THE REQUEST:
Print exactly those lines that run from the beginning of the data to the line bearing "7, tilt: 32", inclusive.
Start
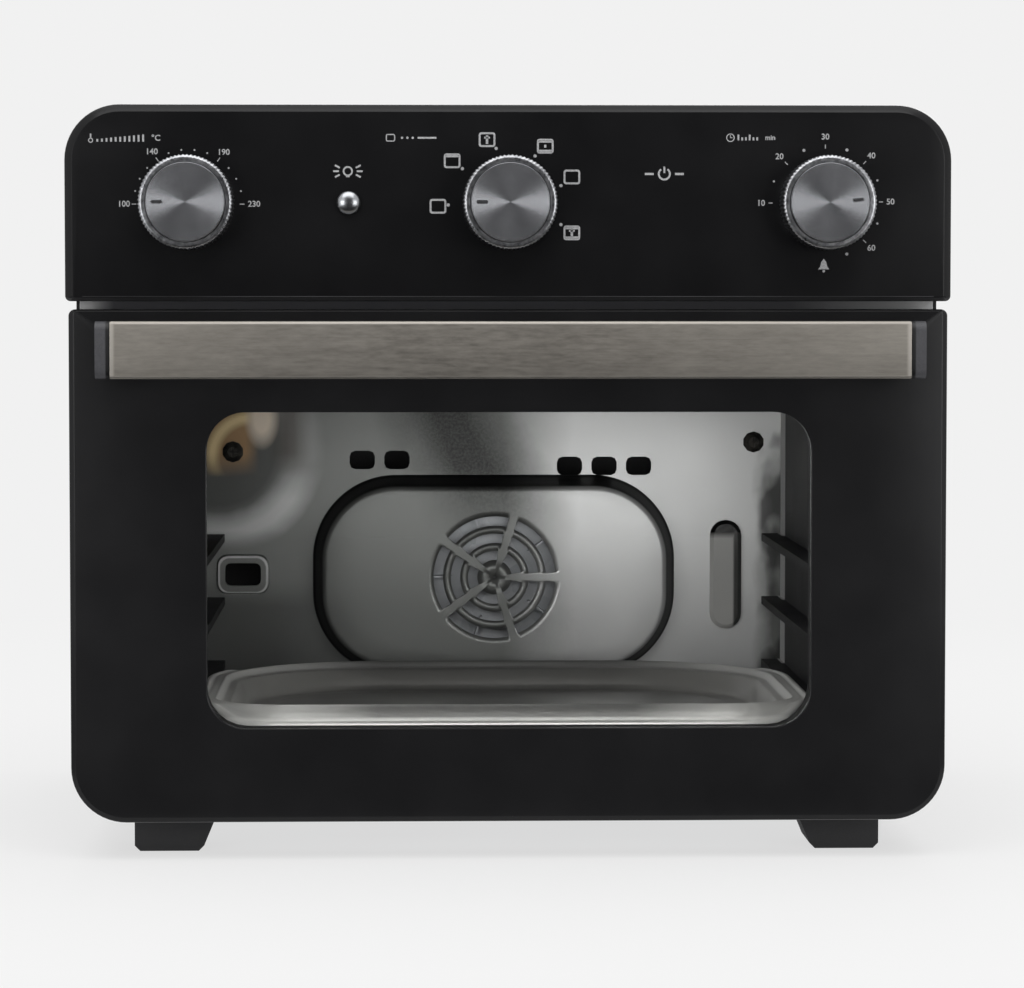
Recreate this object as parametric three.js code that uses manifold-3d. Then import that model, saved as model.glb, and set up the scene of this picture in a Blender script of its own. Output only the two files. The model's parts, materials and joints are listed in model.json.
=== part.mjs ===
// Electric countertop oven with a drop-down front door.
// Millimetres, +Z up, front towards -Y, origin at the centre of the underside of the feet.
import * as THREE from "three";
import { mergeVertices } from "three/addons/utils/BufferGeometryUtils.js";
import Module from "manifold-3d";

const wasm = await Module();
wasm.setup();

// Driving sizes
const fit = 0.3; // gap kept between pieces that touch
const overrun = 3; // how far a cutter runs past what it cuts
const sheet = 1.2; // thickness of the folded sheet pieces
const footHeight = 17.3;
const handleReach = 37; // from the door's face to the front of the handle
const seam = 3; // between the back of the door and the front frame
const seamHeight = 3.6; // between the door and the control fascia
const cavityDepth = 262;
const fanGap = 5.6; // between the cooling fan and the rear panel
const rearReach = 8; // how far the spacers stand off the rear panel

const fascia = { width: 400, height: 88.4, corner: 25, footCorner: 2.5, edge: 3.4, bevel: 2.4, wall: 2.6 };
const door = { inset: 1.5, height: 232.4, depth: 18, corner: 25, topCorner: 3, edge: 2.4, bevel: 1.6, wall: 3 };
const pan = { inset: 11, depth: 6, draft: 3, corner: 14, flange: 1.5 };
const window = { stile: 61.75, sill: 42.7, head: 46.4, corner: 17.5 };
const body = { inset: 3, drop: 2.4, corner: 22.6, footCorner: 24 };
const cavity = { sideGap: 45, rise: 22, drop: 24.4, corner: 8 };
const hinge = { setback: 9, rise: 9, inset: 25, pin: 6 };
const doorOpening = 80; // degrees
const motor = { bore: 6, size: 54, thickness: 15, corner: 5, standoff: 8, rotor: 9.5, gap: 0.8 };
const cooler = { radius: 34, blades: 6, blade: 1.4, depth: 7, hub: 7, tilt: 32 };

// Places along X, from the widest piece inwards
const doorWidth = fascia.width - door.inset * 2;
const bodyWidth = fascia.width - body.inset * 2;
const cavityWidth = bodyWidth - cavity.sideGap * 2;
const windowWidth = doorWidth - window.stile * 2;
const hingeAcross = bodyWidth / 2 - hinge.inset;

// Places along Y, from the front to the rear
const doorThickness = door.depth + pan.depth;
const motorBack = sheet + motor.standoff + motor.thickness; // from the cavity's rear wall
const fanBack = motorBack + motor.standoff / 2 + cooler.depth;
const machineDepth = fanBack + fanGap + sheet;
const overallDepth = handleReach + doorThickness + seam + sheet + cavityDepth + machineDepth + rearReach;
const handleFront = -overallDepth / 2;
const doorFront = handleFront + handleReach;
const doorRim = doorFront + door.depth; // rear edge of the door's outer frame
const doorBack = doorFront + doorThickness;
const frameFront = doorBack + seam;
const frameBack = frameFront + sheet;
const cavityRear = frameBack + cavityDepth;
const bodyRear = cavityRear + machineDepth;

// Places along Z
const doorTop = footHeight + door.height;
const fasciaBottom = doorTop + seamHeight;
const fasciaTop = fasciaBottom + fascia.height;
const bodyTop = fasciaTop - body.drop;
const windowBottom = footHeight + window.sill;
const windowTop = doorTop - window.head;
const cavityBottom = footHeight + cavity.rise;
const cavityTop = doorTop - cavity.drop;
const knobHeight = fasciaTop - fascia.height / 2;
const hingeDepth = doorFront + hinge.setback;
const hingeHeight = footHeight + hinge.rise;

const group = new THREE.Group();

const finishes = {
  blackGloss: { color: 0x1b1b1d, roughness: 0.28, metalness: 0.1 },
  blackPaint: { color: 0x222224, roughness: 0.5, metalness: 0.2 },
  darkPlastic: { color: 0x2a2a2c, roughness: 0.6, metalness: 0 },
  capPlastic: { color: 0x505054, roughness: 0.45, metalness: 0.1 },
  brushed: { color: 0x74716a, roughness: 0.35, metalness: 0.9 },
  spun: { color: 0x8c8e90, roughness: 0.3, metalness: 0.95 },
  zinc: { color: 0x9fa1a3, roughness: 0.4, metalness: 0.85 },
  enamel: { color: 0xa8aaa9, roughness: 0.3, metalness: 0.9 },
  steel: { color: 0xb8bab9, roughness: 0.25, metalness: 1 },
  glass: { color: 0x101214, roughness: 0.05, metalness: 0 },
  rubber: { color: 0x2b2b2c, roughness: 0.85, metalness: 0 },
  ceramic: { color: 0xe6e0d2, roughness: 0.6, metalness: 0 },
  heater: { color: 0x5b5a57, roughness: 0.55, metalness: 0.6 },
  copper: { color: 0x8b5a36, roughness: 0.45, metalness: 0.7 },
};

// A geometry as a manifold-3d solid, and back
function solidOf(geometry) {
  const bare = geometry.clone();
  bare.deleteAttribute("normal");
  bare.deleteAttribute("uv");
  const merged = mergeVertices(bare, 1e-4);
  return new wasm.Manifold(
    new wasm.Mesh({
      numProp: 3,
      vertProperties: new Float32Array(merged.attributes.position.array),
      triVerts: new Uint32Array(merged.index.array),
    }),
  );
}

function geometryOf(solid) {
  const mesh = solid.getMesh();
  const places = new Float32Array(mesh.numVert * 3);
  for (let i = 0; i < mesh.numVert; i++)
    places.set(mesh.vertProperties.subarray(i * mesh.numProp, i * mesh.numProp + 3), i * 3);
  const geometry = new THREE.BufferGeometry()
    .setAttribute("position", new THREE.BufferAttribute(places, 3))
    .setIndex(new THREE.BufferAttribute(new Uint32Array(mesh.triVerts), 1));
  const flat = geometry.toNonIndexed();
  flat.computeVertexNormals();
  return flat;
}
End
FINISHED ANSWER:
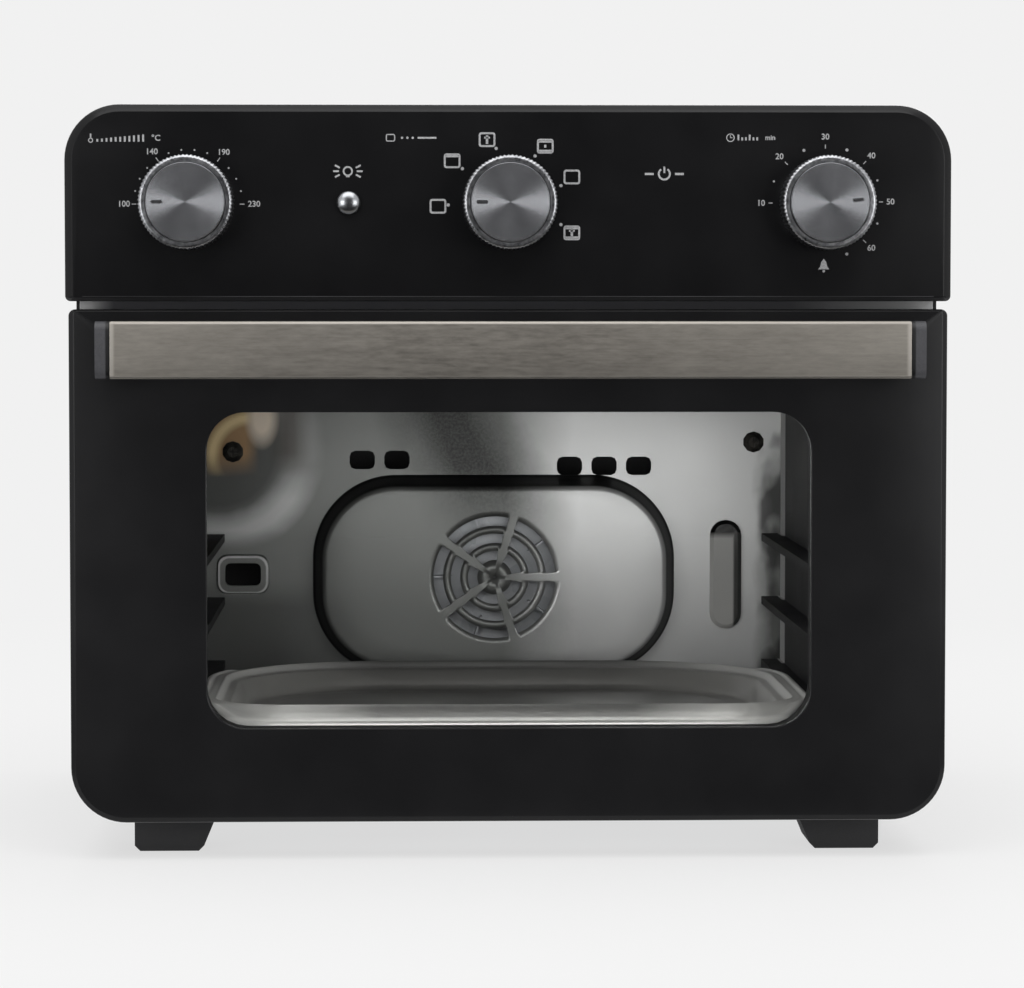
Recreate this object as parametric three.js code that uses manifold-3d. Then import that model, saved as model.glb, and set up the scene of this picture in a Blender script of its own. Output only the two files. The model's parts, materials and joints are listed in model.json.
=== part.mjs ===
// Electric countertop oven with a drop-down front door.
// Millimetres, +Z up, front towards -Y, origin at the centre of the underside of the feet.
import * as THREE from "three";
import { mergeVertices } from "three/addons/utils/BufferGeometryUtils.js";
import Module from "manifold-3d";

const wasm = await Module();
wasm.setup();

// Driving sizes
const fit = 0.3; // gap kept between pieces that touch
const overrun = 3; // how far a cutter runs past what it cuts
const sheet = 1.2; // thickness of the folded sheet pieces
const footHeight = 17.3;
const handleReach = 37; // from the door's face to the front of the handle
const seam = 3; // between the back of the door and the front frame
const seamHeight = 3.6; // between the door and the control fascia
const cavityDepth = 262;
const fanGap = 5.6; // between the cooling fan and the rear panel
const rearReach = 8; // how far the spacers stand off the rear panel

const fascia = { width: 400, height: 88.4, corner: 25, footCorner: 2.5, edge: 3.4, bevel: 2.4, wall: 2.6 };
const door = { inset: 1.5, height: 232.4, depth: 18, corner: 25, topCorner: 3, edge: 2.4, bevel: 1.6, wall: 3 };
const pan = { inset: 11, depth: 6, draft: 3, corner: 14, flange: 1.5 };
const window = { stile: 61.75, sill: 42.7, head: 46.4, corner: 17.5 };
const body = { inset: 3, drop: 2.4, corner: 22.6, footCorner: 24 };
const cavity = { sideGap: 45, rise: 22, drop: 24.4, corner: 8 };
const hinge = { setback: 9, rise: 9, inset: 25, pin: 6 };
const doorOpening = 80; // degrees
const motor = { bore: 6, size: 54, thickness: 15, corner: 5, standoff: 8, rotor: 9.5, gap: 0.8 };
const cooler = { radius: 34, blades: 6, blade: 1.4, depth: 7, hub: 7, tilt: 32 };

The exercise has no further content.